* _Exercise details_
Identify all lines in the listing that include the word "bodies", and copy them out.

* _Provided material_
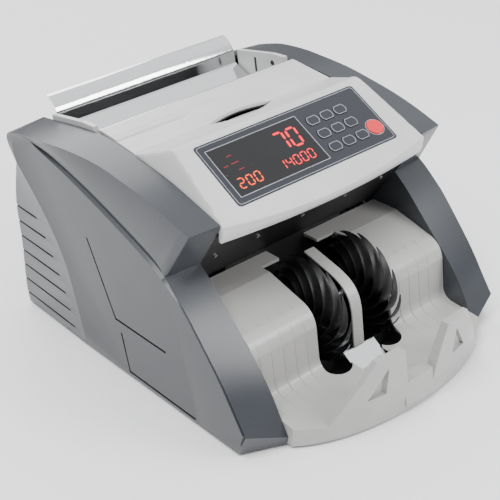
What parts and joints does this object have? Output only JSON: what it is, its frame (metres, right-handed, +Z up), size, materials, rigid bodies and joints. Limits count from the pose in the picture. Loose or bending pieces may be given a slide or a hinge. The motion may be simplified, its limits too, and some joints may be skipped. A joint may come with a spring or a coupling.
{
  "type": "banknote counting machine",
  "caption": "Desktop banknote counting machine with a rear hopper, a sloping display and keypad, and a front stacker with leafed wheels.",
  "frame": {"origin": "on the table under the middle of the machine's bounding box", "axes": "+Z up, -Y out of the stacker towards the user, +X to the user's right"},
  "size_m": [0.26, 0.3793, 0.202],
  "materials": {
    "grey_shell": "satin",
    "light_shell": "satin",
    "tray_shell": "satin",
    "black_plastic": "satin",
    "polished_steel": "polished",
    "zinc_steel": "satin",
    "shaft_steel": "ground",
    "bronze": "satin",
    "black_rubber": "matte",
    "roller_rubber": "matte",
    "bezel_film": "satin",
    "start_red": "gloss",
    "dark_window": "gloss",
    "display_module": "gloss",
    "circuit_board": "satin"
  },
  "bodies": {
    "chassis": {"side_cover_left": "grey_shell", "side_cover_right": "grey_shell", "base_tray": "zinc_steel", "rubber_feet": "black_rubber", "side_frame_left": "zinc_steel", "side_frame_right": "zinc_steel", "shaft_bushes": "bronze", "cross_bars": "zinc_steel", "main_belt": "black_rubber", "stacker_belt": "black_rubber", "pickup_belt": "black_rubber", "main_motor": "zinc_steel", "stacker_tray": "tray_shell", "centre_strip": "tray_shell", "deflector_plate": "polished_steel", "front_panel": "light_shell", "keypad_bezel": "bezel_film", "display_window": "dark_window", "display_module": "display_module", "recess_plate": "black_plastic", "sensor_studs": "polished_steel", "feed_cover_pin": "polished_steel", "hopper_wall_left": "light_shell", "hopper_wall_right": "light_shell", "hopper_back_plate": "polished_steel", "front_guide_plate": "polished_steel", "separator_block": "black_plastic", "rear_cover": "black_plastic", "power_inlet": "black_plastic", "fuse_drawer": "black_plastic", "display_port": "black_plastic", "transformer": "zinc_steel", "main_board": "circuit_board", "panel_screws": "zinc_steel"},
    "stacker_drive": {"stacker_shaft": "shaft_steel", "stacker_wheel_left": "black_rubber", "stacker_wheel_right": "black_rubber", "stacker_pulley": "black_plastic"},
    "feed_drive": {"feed_shaft": "shaft_steel", "feed_rollers": "roller_rubber", "feed_pulley": "black_plastic"},
    "pickup_drive": {"pickup_shaft": "shaft_steel", "pickup_rollers": "roller_rubber"},
    "transport_drive": {"transport_shaft": "shaft_steel", "transport_rollers": "roller_rubber", "transport_pulley": "black_plastic"},
    "motor_rotor": {"motor_pulley": "zinc_steel"},
    "feed_flap": {"feed_cover": "light_shell"},
    "rocker": {"rocker_switch": "black_plastic"},
    "thickness_knob": {"adjusting_knob": "black_plastic"},
    "start_key": {"start_button": "start_red"},
    "key_1_cap": {"key_1": "bezel_film"},
    "key_2_cap": {"key_2": "bezel_film"},
    "key_3_cap": {"key_3": "bezel_film"},
    "key_4_cap": {"key_4": "bezel_film"},
    "key_5_cap": {"key_5": "bezel_film"},
    "key_6_cap": {"key_6": "bezel_film"},
    "key_7_cap": {"key_7": "bezel_film"},
    "key_8_cap": {"key_8": "bezel_film"},
    "key_9_cap": {"key_9": "bezel_film"}
  },
  "joints": [
    {"name": "stacker_spin", "type": "hinge", "parent": "chassis", "child": "stacker_drive", "pos_m": [0, -0.0855, 0.055], "axis": [1, 0, 0], "continuous": true},
    {"name": "feed_spin", "type": "hinge", "parent": "chassis", "child": "feed_drive", "pos_m": [0, 0.04, 0.128], "axis": [1, 0, 0], "continuous": true},
    {"name": "pickup_spin", "type": "hinge", "parent": "chassis", "child": "pickup_drive", "pos_m": [0, 0.082, 0.142], "axis": [1, 0, 0], "continuous": true},
    {"name": "transport_spin", "type": "hinge", "parent": "chassis", "child": "transport_drive", "pos_m": [0, -0.016, 0.077], "axis": [1, 0, 0], "continuous": true},
    {"name": "motor_spin", "type": "hinge", "parent": "chassis", "child": "motor_rotor", "pos_m": [0, 0.125, 0.032], "axis": [1, 0, 0], "continuous": true},
    {"name": "feed_cover_hinge", "type": "hinge", "parent": "chassis", "child": "feed_flap", "pos_m": [0, 0.047, 0.1845], "axis": [-1, 0, 0], "range_deg": [0, 75]},
    {"name": "power_rocker", "type": "hinge", "parent": "chassis", "child": "rocker", "pos_m": [-0.015, 0.168, 0.046], "axis": [1, 0, 0], "range_deg": [0, 12]},
    {"name": "thickness_turn", "type": "hinge", "parent": "chassis", "child": "thickness_knob", "pos_m": [0, 0.024, 0.16], "axis": [0, 0, 1], "range_deg": [-180, 180]},
    {"name": "key_1_press", "type": "slide", "parent": "chassis", "child": "key_1_cap", "axis": [0, 0.5299, -0.848], "range_m": [0, 0.0006], "stiffness_N_per_m": 300, "springref_m": -0.0006},
    {"name": "key_2_press", "type": "slide", "parent": "chassis", "child": "key_2_cap", "axis": [0, 0.5299, -0.848], "range_m": [0, 0.0006], "stiffness_N_per_m": 300, "springref_m": -0.0006},
    {"name": "key_3_press", "type": "slide", "parent": "chassis", "child": "key_3_cap", "axis": [0, 0.5299, -0.848], "range_m": [0, 0.0006], "stiffness_N_per_m": 300, "springref_m": -0.0006},
    {"name": "key_4_press", "type": "slide", "parent": "chassis", "child": "key_4_cap", "axis": [0, 0.5299, -0.848], "range_m": [0, 0.0006], "stiffness_N_per_m": 300, "springref_m": -0.0006},
    {"name": "key_5_press", "type": "slide", "parent": "chassis", "child": "key_5_cap", "axis": [0, 0.5299, -0.848], "range_m": [0, 0.0006], "stiffness_N_per_m": 300, "springref_m": -0.0006},
    {"name": "key_6_press", "type": "slide", "parent": "chassis", "child": "key_6_cap", "axis": [0, 0.5299, -0.848], "range_m": [0, 0.0006], "stiffness_N_per_m": 300, "springref_m": -0.0006},
    {"name": "key_7_press", "type": "slide", "parent": "chassis", "child": "key_7_cap", "axis": [0, 0.5299, -0.848], "range_m": [0, 0.0006], "stiffness_N_per_m": 300, "springref_m": -0.0006},
    {"name": "key_8_press", "type": "slide", "parent": "chassis", "child": "key_8_cap", "axis": [0, 0.5299, -0.848], "range_m": [0, 0.0006], "stiffness_N_per_m": 300, "springref_m": -0.0006},
    {"name": "key_9_press", "type": "slide", "parent": "chassis", "child": "key_9_cap", "axis": [0, 0.5299, -0.848], "range_m": [0, 0.0006], "stiffness_N_per_m": 300, "springref_m": -0.0006},
    {"name": "start_press", "type": "slide", "parent": "chassis", "child": "start_key", "axis": [0, 0.5299, -0.848], "range_m": [0, 0.0008], "stiffness_N_per_m": 300, "springref_m": -0.0006}
  ],
  "couplings": [
    {"joint": "transport_spin", "follows": "stacker_spin", "ratio": 1.7143},
    {"joint": "feed_spin", "follows": "stacker_spin", "ratio": 0.91429},
    {"joint": "pickup_spin", "follows": "stacker_spin", "ratio": 1.0449},
    {"joint": "motor_spin", "follows": "stacker_spin", "ratio": 1.9592}
  ]
}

* _Output below_
What parts and joints does this object have? Output only JSON: what it is, its frame (metres, right-handed, +Z up), size, materials, rigid bodies and joints. Limits count from the pose in the picture. Loose or bending pieces may be given a slide or a hinge. The motion may be simplified, its limits too, and some joints may be skipped. A joint may come with a spring or a coupling.
  "bodies": {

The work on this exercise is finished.